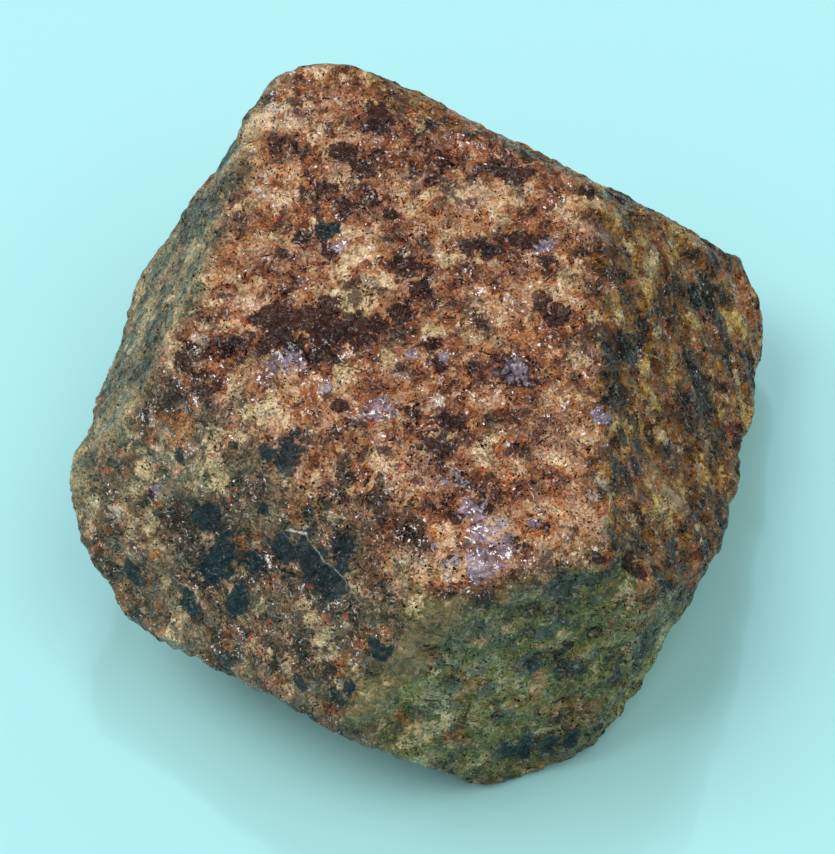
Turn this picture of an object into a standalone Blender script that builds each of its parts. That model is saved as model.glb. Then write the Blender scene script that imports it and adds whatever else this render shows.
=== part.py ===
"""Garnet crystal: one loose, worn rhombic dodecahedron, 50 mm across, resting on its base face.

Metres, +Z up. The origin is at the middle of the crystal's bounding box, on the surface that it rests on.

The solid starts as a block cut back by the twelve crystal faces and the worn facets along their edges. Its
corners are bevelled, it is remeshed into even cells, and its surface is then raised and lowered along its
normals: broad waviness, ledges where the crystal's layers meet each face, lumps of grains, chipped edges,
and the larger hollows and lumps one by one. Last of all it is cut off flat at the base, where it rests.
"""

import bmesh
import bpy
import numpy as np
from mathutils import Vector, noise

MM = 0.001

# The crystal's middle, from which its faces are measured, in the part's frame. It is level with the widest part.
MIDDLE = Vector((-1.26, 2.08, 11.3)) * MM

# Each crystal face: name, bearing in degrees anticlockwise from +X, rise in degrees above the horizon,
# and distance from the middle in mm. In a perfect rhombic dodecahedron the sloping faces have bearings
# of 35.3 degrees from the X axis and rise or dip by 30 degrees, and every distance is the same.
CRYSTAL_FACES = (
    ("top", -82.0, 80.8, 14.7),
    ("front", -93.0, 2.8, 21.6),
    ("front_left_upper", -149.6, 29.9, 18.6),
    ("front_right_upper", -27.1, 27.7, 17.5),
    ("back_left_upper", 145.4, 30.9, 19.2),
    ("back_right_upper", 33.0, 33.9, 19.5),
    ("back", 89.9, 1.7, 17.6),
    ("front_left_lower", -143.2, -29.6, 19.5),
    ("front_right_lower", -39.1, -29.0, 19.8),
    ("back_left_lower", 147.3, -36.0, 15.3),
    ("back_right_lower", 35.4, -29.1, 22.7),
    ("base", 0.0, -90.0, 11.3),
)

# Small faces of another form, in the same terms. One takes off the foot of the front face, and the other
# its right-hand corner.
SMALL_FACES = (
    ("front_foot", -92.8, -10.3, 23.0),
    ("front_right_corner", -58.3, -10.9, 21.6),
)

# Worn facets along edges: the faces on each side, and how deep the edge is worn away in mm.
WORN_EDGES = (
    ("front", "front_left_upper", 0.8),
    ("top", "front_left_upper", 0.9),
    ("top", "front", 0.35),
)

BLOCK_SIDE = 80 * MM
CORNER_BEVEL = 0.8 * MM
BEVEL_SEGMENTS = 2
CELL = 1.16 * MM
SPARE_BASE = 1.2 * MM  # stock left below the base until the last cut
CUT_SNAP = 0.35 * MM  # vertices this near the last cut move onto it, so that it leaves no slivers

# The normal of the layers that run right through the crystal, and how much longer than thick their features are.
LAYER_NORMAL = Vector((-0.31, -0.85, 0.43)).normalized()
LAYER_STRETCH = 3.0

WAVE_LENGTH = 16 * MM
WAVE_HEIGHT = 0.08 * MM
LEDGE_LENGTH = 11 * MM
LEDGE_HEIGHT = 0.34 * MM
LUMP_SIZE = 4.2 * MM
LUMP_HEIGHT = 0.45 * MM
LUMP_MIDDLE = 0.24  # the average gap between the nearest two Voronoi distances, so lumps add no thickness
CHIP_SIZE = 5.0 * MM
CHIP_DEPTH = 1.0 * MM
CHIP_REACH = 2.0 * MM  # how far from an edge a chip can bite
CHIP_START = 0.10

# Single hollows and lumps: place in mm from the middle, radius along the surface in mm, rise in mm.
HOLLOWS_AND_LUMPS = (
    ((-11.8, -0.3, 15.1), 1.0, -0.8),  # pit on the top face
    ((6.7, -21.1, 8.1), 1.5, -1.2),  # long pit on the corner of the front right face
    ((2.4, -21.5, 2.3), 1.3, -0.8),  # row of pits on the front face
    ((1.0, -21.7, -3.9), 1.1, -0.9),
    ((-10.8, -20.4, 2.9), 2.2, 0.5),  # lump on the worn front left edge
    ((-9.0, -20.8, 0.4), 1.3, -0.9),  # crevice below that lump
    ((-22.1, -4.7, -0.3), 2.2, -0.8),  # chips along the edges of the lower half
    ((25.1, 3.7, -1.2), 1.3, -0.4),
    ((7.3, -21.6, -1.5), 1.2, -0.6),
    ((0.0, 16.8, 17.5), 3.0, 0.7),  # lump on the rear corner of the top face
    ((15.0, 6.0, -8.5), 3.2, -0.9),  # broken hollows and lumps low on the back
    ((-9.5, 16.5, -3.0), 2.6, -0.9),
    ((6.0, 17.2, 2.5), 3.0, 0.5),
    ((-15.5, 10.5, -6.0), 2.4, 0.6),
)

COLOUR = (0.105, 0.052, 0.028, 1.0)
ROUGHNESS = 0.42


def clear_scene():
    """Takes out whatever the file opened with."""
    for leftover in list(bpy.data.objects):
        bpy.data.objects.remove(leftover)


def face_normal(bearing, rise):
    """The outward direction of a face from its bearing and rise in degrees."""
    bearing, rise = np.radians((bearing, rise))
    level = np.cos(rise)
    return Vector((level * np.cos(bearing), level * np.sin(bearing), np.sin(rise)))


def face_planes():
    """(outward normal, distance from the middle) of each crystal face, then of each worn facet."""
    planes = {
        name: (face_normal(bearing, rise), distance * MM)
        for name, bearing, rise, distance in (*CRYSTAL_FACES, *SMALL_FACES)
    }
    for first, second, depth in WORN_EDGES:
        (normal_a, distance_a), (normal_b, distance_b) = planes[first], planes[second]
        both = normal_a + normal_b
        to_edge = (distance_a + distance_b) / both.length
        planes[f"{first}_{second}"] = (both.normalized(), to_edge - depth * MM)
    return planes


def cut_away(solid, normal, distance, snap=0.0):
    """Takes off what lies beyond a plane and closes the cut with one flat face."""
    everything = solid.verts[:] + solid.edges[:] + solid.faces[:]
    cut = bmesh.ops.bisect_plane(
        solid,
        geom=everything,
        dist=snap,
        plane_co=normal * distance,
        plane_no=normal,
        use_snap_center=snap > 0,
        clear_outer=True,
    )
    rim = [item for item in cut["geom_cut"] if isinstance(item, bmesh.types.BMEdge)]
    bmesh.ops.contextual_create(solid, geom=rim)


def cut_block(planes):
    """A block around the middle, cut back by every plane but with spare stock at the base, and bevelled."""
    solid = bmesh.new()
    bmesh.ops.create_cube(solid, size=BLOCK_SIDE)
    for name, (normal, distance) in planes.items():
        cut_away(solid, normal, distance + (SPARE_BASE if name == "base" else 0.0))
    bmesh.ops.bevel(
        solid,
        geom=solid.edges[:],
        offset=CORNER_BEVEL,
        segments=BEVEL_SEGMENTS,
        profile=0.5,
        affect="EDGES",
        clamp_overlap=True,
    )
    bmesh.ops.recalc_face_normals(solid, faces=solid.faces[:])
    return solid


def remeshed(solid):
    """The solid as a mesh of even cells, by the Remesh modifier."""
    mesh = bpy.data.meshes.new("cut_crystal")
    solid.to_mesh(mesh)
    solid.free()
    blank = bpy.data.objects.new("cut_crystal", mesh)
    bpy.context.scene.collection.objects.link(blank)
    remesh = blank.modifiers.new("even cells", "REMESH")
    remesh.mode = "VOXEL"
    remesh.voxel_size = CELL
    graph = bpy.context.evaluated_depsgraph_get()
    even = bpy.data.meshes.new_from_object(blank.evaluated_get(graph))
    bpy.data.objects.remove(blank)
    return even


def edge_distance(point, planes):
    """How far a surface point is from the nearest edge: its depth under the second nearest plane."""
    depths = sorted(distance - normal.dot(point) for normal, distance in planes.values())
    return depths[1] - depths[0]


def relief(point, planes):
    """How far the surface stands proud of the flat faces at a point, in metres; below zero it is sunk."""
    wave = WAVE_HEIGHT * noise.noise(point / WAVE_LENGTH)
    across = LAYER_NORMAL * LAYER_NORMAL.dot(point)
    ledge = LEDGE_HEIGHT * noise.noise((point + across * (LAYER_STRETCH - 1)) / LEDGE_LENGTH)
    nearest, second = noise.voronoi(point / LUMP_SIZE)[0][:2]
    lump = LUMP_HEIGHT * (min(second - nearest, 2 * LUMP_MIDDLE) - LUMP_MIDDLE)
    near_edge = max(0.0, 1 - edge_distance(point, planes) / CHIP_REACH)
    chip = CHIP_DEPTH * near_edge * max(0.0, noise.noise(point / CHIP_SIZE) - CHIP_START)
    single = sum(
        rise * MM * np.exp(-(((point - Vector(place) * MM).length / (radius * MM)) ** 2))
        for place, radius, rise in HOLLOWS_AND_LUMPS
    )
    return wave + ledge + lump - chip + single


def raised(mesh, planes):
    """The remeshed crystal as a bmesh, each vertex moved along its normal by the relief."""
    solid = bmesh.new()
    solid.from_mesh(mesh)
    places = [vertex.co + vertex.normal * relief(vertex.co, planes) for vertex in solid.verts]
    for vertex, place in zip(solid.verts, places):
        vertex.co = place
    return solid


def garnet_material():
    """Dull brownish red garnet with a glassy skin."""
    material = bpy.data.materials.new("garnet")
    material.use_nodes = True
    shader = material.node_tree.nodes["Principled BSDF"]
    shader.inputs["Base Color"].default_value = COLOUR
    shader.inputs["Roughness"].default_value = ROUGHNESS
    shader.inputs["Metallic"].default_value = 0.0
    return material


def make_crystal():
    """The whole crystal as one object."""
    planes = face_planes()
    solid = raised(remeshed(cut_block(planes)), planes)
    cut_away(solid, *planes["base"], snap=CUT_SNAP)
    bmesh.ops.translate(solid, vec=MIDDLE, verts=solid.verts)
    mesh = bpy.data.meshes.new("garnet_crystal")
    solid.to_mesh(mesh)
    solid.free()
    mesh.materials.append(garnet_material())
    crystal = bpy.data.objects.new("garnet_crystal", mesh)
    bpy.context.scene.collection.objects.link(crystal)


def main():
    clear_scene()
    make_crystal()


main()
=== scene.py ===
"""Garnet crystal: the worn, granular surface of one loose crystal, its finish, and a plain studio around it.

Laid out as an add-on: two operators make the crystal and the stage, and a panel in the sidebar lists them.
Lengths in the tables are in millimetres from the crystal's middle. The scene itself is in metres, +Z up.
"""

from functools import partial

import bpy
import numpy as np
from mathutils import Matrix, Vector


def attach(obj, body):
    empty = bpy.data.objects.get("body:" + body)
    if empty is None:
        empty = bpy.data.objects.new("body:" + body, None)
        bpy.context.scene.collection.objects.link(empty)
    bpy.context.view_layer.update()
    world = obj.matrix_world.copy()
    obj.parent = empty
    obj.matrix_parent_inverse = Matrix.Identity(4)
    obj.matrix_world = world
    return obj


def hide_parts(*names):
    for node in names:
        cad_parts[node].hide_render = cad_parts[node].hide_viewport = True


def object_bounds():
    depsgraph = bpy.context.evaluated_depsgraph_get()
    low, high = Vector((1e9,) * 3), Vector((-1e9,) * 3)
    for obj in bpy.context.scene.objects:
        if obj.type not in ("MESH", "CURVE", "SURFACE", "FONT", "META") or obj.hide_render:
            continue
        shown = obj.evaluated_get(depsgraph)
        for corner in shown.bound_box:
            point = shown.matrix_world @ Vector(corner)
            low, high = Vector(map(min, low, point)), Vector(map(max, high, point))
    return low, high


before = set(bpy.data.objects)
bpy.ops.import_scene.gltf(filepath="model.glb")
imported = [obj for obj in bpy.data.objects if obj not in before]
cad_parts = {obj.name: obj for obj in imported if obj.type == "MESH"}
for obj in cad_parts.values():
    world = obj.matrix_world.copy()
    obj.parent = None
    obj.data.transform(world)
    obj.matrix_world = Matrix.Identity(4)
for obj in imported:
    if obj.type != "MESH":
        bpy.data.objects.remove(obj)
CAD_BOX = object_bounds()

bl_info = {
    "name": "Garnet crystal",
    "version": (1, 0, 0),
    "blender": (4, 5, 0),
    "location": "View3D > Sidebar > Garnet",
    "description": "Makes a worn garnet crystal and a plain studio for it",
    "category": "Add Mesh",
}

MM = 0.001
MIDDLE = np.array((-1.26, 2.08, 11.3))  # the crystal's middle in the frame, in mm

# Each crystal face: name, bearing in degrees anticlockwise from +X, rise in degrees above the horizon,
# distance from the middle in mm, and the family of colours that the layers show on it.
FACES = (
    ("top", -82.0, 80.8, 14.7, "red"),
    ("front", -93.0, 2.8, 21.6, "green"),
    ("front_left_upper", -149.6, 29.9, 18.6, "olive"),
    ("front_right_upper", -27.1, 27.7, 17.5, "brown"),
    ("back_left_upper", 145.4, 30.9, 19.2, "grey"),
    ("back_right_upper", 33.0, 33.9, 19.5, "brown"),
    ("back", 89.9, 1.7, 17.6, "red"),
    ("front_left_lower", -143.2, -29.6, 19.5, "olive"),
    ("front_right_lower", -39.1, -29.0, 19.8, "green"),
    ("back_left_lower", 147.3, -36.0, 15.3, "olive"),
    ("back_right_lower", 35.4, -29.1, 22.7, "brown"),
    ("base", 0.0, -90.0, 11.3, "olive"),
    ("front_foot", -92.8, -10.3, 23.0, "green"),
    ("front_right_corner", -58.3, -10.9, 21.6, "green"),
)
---
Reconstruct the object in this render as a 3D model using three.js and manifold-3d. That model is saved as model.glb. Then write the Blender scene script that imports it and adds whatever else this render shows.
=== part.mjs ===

EXERCISE DESCRIPTION ::
In the entries above, identify every line with the word "names". Copy those lines.

TASK OUTPUT ::
def hide_parts(*names):
    for node in names:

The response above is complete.